Copy each line of the entries beneath that contains the word "rigid".

DATA PROVIDED:
------------------------------------------------------------------------

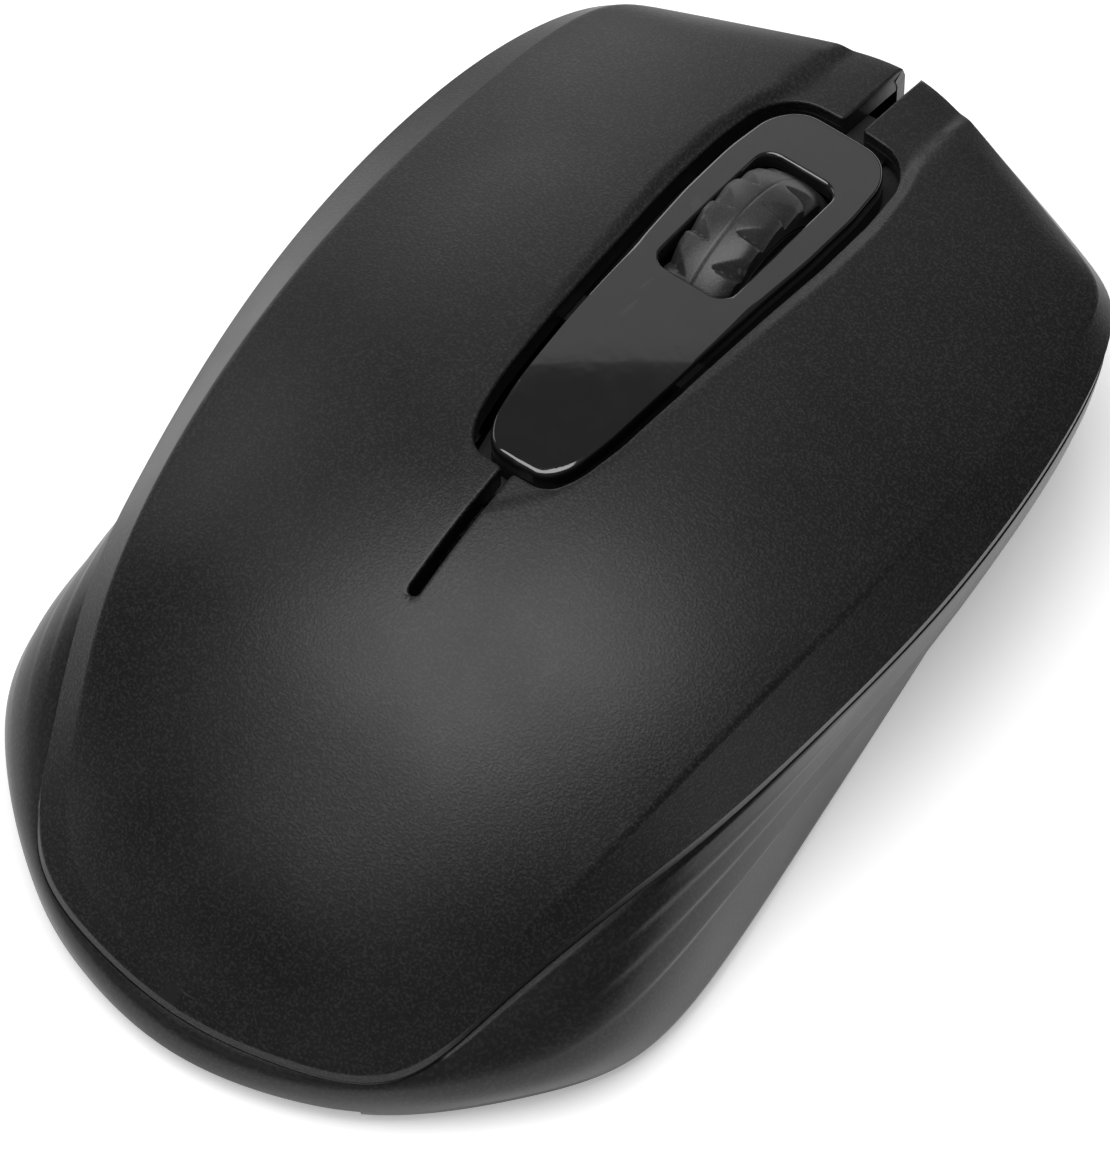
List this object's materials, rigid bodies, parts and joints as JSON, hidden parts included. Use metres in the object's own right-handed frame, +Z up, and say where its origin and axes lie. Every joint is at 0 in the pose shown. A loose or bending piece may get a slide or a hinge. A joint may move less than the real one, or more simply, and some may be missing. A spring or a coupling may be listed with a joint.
{
  "type": "computer mouse",
  "caption": "Compact wireless optical mouse: matte shell with two buttons split by a slit, glossy wheel trim, ribbed scroll wheel, swept lower casing.",
  "frame": {"origin": "on the desk, under the middle of the overall box", "axes": "+Z up, -Y towards the nose, +X towards the user's left"},
  "size_m": [0.0614, 0.0998, 0.028],
  "materials": {
    "shell": "fine grained charcoal black",
    "casing": "satin black",
    "gloss": "polished black",
    "frame": "plain moulded black",
    "tyre": "satin dark grey",
    "glide": "smooth low friction black",
    "board": "green solder mask",
    "chip": "moulded package",
    "lens": "clear moulded lens",
    "lamp": "clear red lamp",
    "plunger": "natural white",
    "metal": "nickel plated steel",
    "cell": "plain printed sleeve with no text"
  },
  "bodies": {
    "casing": {"lower_casing": "casing", "palm_cover": "shell", "wheel_trim": "gloss", "trim_bracket": "frame", "front_glide": "glide", "rear_glide_left": "glide", "rear_glide_right": "glide", "circuit_board": "board", "left_switch_body": "chip", "right_switch_body": "chip", "middle_switch_body": "chip", "encoder_body": "chip", "sensor_chip": "chip", "sensor_lens": "lens", "sensor_led": "lamp", "radio_chip": "chip", "crystal": "metal", "capacitor": "chip", "battery_cell": "cell", "battery_contact": "metal", "battery_spring": "metal", "receiver_plug": "metal", "receiver_cap": "frame", "power_switch_body": "chip", "casing_screw_left": "metal", "casing_screw_right": "metal", "casing_screw_front": "metal", "board_screw_left": "metal", "board_screw_right": "metal"},
    "battery_door": {"battery_door": "casing"},
    "left_button": {"left_button": "shell"},
    "right_button": {"right_button": "shell"},
    "left_plunger": {"left_switch_plunger": "plunger"},
    "right_plunger": {"right_switch_plunger": "plunger"},
    "middle_plunger": {"middle_switch_plunger": "plunger"},
    "saddle": {"axle_saddle": "frame"},
    "wheel": {"wheel_tyre": "tyre", "wheel_hub": "frame"},
    "encoder_rotor": {"encoder_rotor": "plunger"},
    "power_knob": {"power_switch_knob": "plunger"}
  },
  "joints": [
    {"name": "left_click", "type": "hinge", "parent": "casing", "child": "left_button", "pos_m": [0, 0.017, 0.021], "axis": [1, 0, 0], "range_deg": [0, 0.6], "stiffness_Nm_per_rad": 4, "springref_deg": -0.34},
    {"name": "right_click", "type": "hinge", "parent": "casing", "child": "right_button", "pos_m": [0, 0.017, 0.021], "axis": [1, 0, 0], "range_deg": [0, 0.6], "stiffness_Nm_per_rad": 4, "springref_deg": -0.34},
    {"name": "left_plunger_slide", "type": "slide", "parent": "casing", "child": "left_plunger", "axis": [0, 0, -1], "range_m": [0, 0.0006]},
    {"name": "right_plunger_slide", "type": "slide", "parent": "casing", "child": "right_plunger", "axis": [0, 0, -1], "range_m": [0, 0.0006]},
    {"name": "wheel_press", "type": "hinge", "parent": "casing", "child": "saddle", "pos_m": [0.009, -0.02519, 0.01584], "axis": [0, -1, 0], "range_deg": [0, 1.2], "stiffness_Nm_per_rad": 1.5, "springref_deg": -0.57},
    {"name": "middle_plunger_slide", "type": "slide", "parent": "casing", "child": "middle_plunger", "axis": [0, 0, -1], "range_m": [0, 0.00035]},
    {"name": "wheel_spin", "type": "hinge", "parent": "saddle", "child": "wheel", "pos_m": [0, -0.02519, 0.01584], "axis": [1, 0, 0], "continuous": true},
    {"name": "encoder_turn", "type": "hinge", "parent": "casing", "child": "encoder_rotor", "pos_m": [0, -0.02519, 0.01584], "axis": [1, 0, 0], "continuous": true},
    {"name": "power_slide", "type": "slide", "parent": "casing", "child": "power_knob", "axis": [0, 1, 0], "range_m": [0, 0.002]},
    {"name": "door_slide", "type": "slide", "parent": "casing", "child": "battery_door", "axis": [0, 1, 0], "range_m": [0, 0.006]}
  ],
  "couplings": [
    {"joint": "left_plunger_slide", "follows": "left_click", "m_per_rad": 0.054},
    {"joint": "right_plunger_slide", "follows": "right_click", "m_per_rad": 0.054},
    {"joint": "middle_plunger_slide", "follows": "wheel_press", "m_per_rad": 0.0163},
    {"joint": "encoder_turn", "follows": "wheel_spin", "ratio": 1}
  ]
}
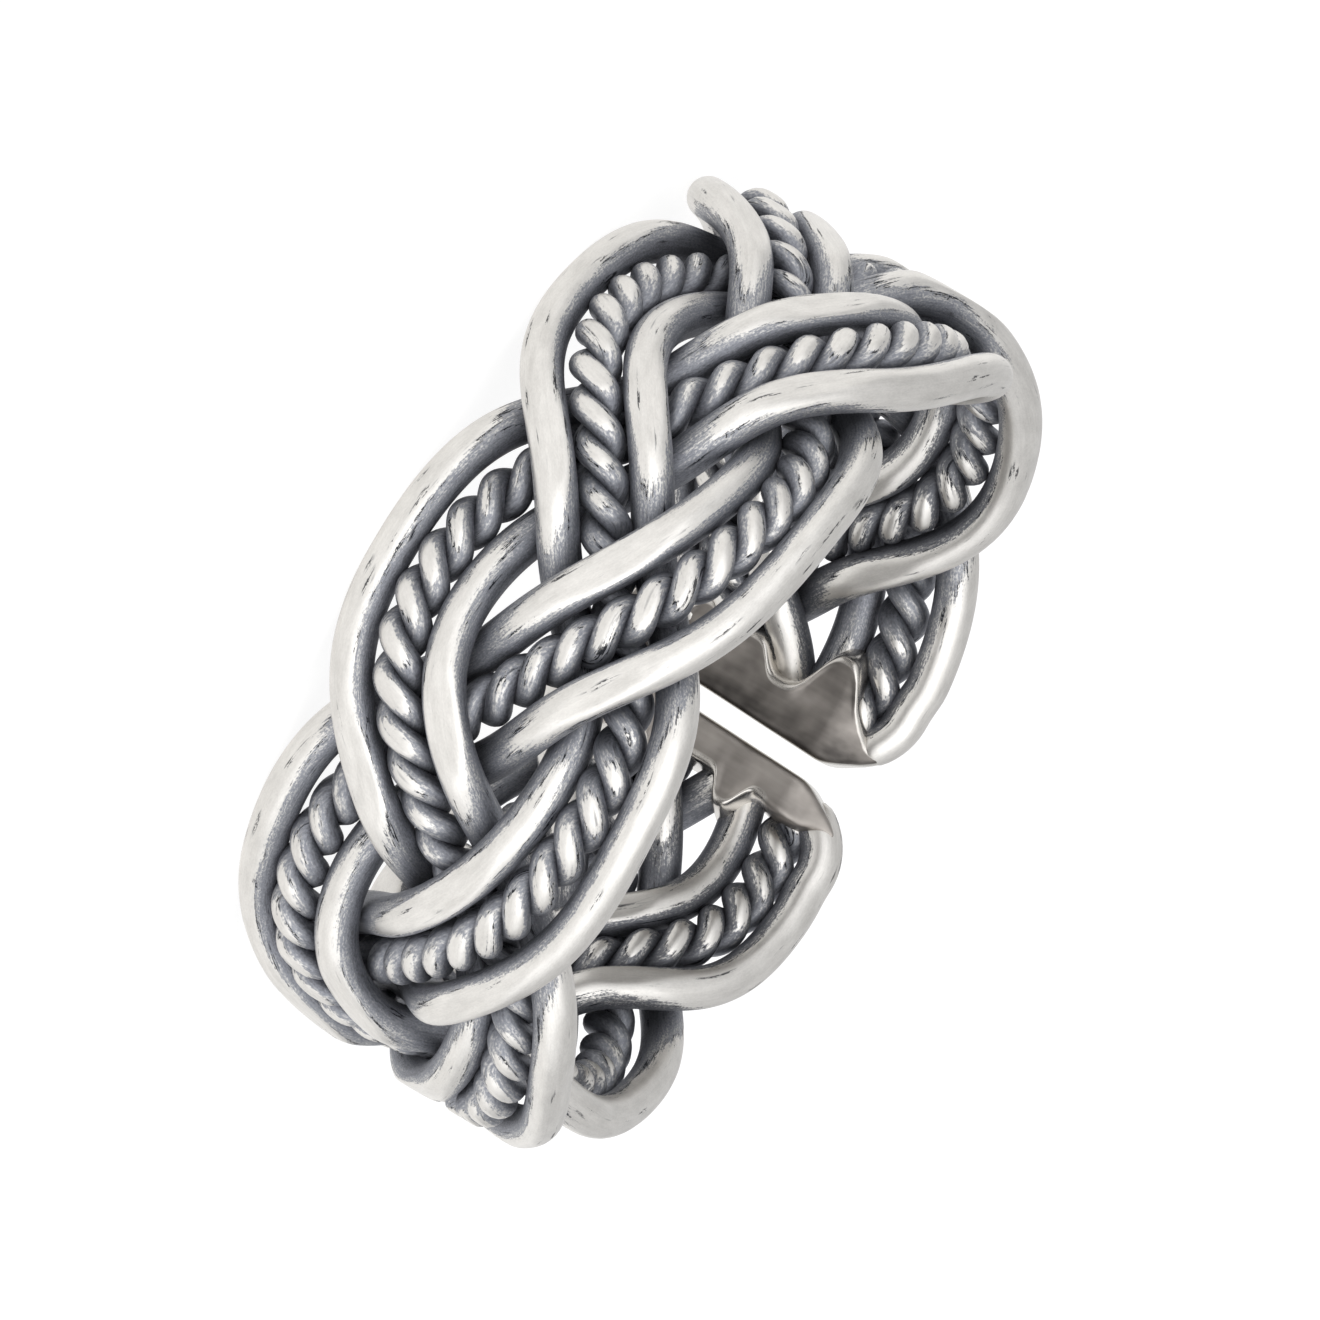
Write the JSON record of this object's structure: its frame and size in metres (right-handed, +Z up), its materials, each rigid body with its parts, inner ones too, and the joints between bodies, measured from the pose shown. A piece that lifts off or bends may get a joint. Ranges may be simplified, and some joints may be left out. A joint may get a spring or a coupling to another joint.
{
  "type": "adjustable ring",
  "caption": "Open, adjustable band ring plaited flat from strands of plain and twisted silver wire, with soldered end plates.",
  "frame": {"origin": "on the finger hole's axis, at the surface that the ring lies on", "axes": "+Z up along the finger hole's axis, +Y towards the gap in the band"},
  "size_m": [0.0214, 0.0212, 0.0086],
  "materials": {
    "silver_wire": "blackened silver, polished on the high spots",
    "silver_plate": "satin silver, lightly darkened"
  },
  "bodies": {
    "root": {"strand_a": "silver_wire", "strand_b": "silver_wire", "strand_c": "silver_wire", "end_plate_left": "silver_plate", "end_plate_right": "silver_plate"}
  },
  "joints": []
}
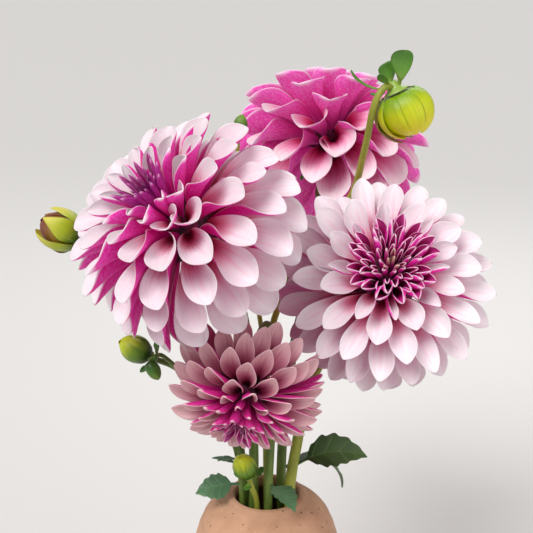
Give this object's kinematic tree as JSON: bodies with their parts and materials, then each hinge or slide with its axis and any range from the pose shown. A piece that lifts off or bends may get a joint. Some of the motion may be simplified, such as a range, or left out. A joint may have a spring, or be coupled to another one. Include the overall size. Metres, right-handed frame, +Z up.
{
  "type": "dahlias in a jar",
  "caption": "Cut dahlias with rounded many-petalled heads, closed buds and leafy stems, standing in water in a round-shouldered tan stoneware jar with a narrow mouth.",
  "frame": {"origin": "centre of the jar's flat foot, on the surface that it stands on", "axes": "+Z up along the jar's axis, -Y towards the viewer of the front, +X to that viewer's right"},
  "size_m": [0.271, 0.271, 0.4148],
  "materials": {
    "stoneware": "matte unglazed tan stoneware, slightly grainy and mottled",
    "water": "clear still water",
    "petals_pale": "satiny petals, pale pink face with fine veins and white rim, magenta reverse",
    "petals_deep": "satiny petals, pink face, magenta veined reverse with a pale rim",
    "petals_dusk": "satiny petals, mauve pink face, crimson magenta reverse with white tips",
    "stems": "fresh green stems, bracts and leaves with a waxy sheen and pale veins",
    "buds": "yellow-green closed buds, ridged where the petals wrap, waxy"
  },
  "bodies": {
    "root": {"jar": "stoneware", "water": "water", "bloom_left": "petals_pale", "bloom_right": "petals_pale", "bloom_back": "petals_deep", "bloom_low": "petals_dusk", "stalk_left": "stems", "stalk_right": "stems", "stalk_back": "stems", "stalk_low": "stems", "stalk_top_bud": "stems", "stalk_left_bud": "stems", "stalk_low_bud": "stems", "stalk_near_bud": "stems", "bud_top": "buds", "bud_left": "buds", "bud_low": "buds", "bud_near": "buds"}
  },
  "joints": []
}
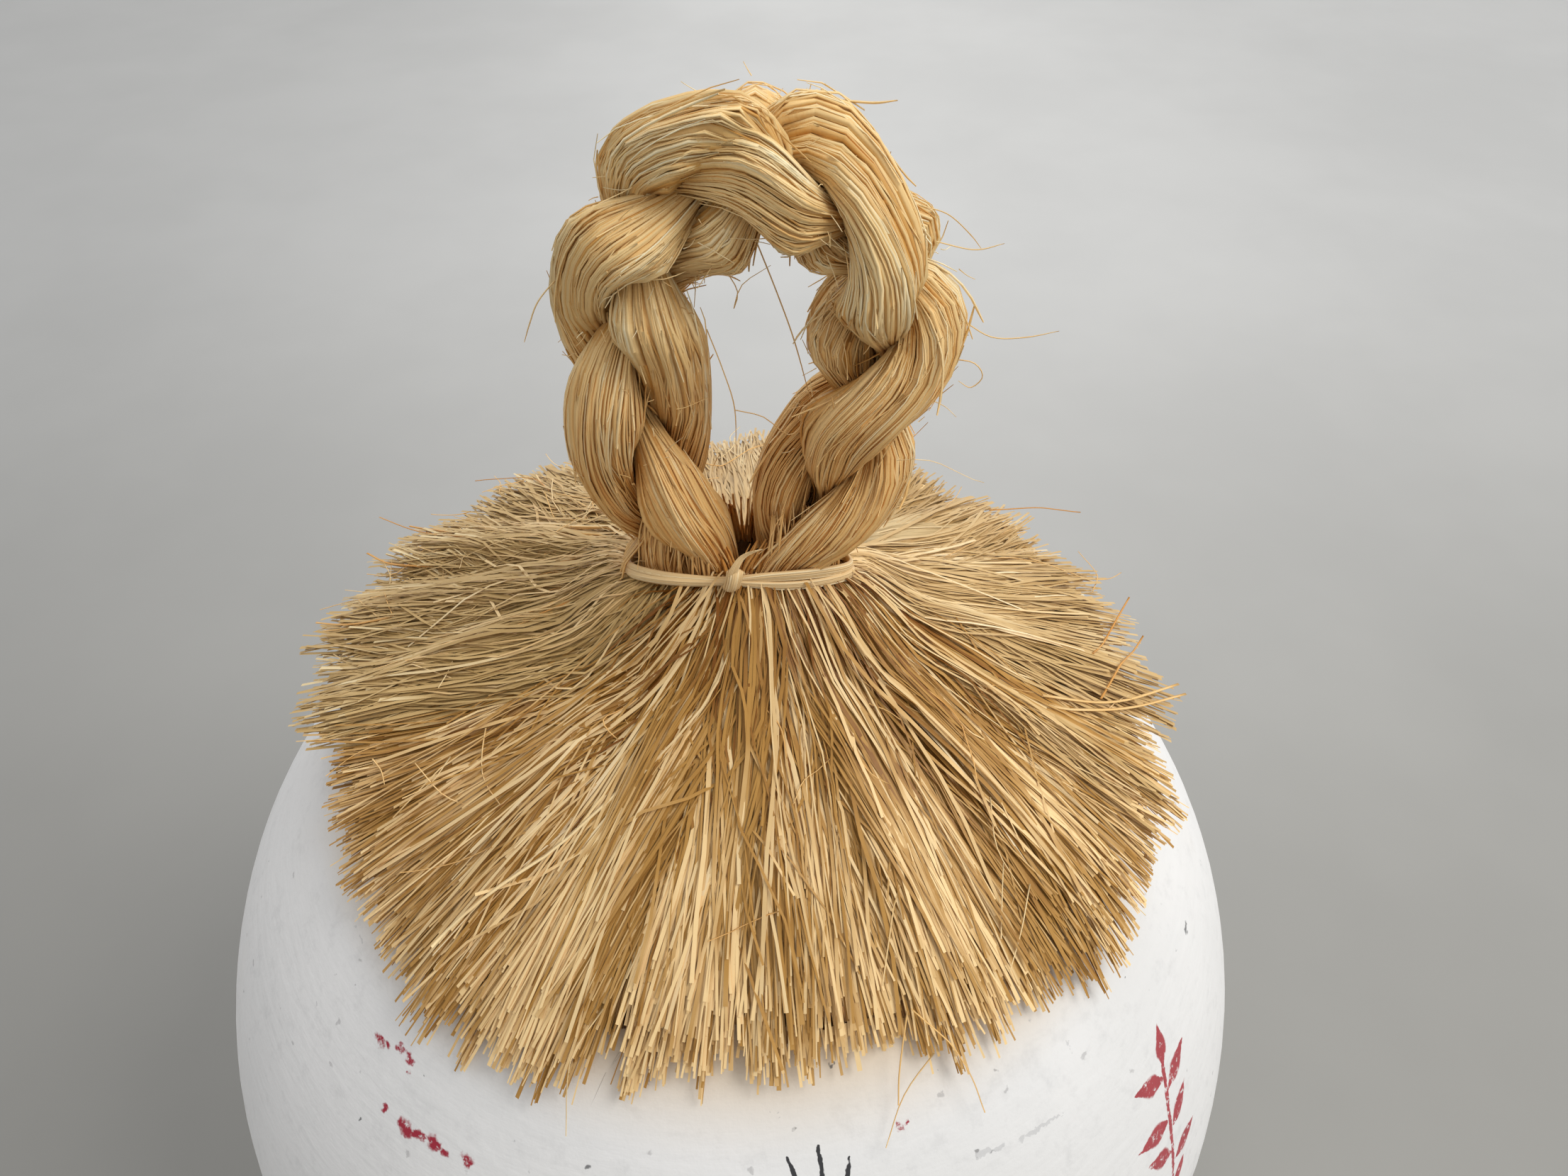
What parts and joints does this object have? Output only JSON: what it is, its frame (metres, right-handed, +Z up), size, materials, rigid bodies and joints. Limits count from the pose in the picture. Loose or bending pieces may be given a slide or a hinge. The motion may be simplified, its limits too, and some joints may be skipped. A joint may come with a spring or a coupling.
{
  "type": "clay bell",
  "caption": "Hollow ball of white-painted fired clay with a sound slit below, hung by a braided hemp loop whose loose ends fan out over the crown.",
  "frame": {"origin": "middle of the foot's underside, where the bell stands", "axes": "+Z up through the crown and the braided loop, +X to the right along the slit and the loop's width, -Y towards the side with the knot"},
  "size_m": [0.072, 0.0718, 0.1007],
  "materials": {
    "painted_clay": "chalky matte white paint over fired clay, with worn flecks and brush marks",
    "hemp_fibre": "combed golden hemp fibre, straight and slightly glossy",
    "hemp_ribbon": "flat pale hemp ribbon, a few fibres wide"
  },
  "bodies": {
    "root": {"bell_body": "painted_clay", "hemp_skirt": "hemp_fibre", "braid_strand_first": "hemp_fibre", "braid_strand_second": "hemp_fibre", "braid_strand_third": "hemp_fibre", "hemp_tie": "hemp_ribbon"}
  },
  "joints": []
}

------------------------------------------------------------------------

RESPONSE FOR THIS EXERCISE:
List this object's materials, rigid bodies, parts and joints as JSON, hidden parts included. Use metres in the object's own right-handed frame, +Z up, and say where its origin and axes lie. Every joint is at 0 in the pose shown. A loose or bending piece may get a slide or a hinge. A joint may move less than the real one, or more simply, and some may be missing. A spring or a coupling may be listed with a joint.
Write the JSON record of this object's structure: its frame and size in metres (right-handed, +Z up), its materials, each rigid body with its parts, inner ones too, and the joints between bodies, measured from the pose shown. A piece that lifts off or bends may get a joint. Ranges may be simplified, and some joints may be left out. A joint may get a spring or a coupling to another joint.
What parts and joints does this object have? Output only JSON: what it is, its frame (metres, right-handed, +Z up), size, materials, rigid bodies and joints. Limits count from the pose in the picture. Loose or bending pieces may be given a slide or a hinge. The motion may be simplified, its limits too, and some joints may be skipped. A joint may come with a spring or a coupling.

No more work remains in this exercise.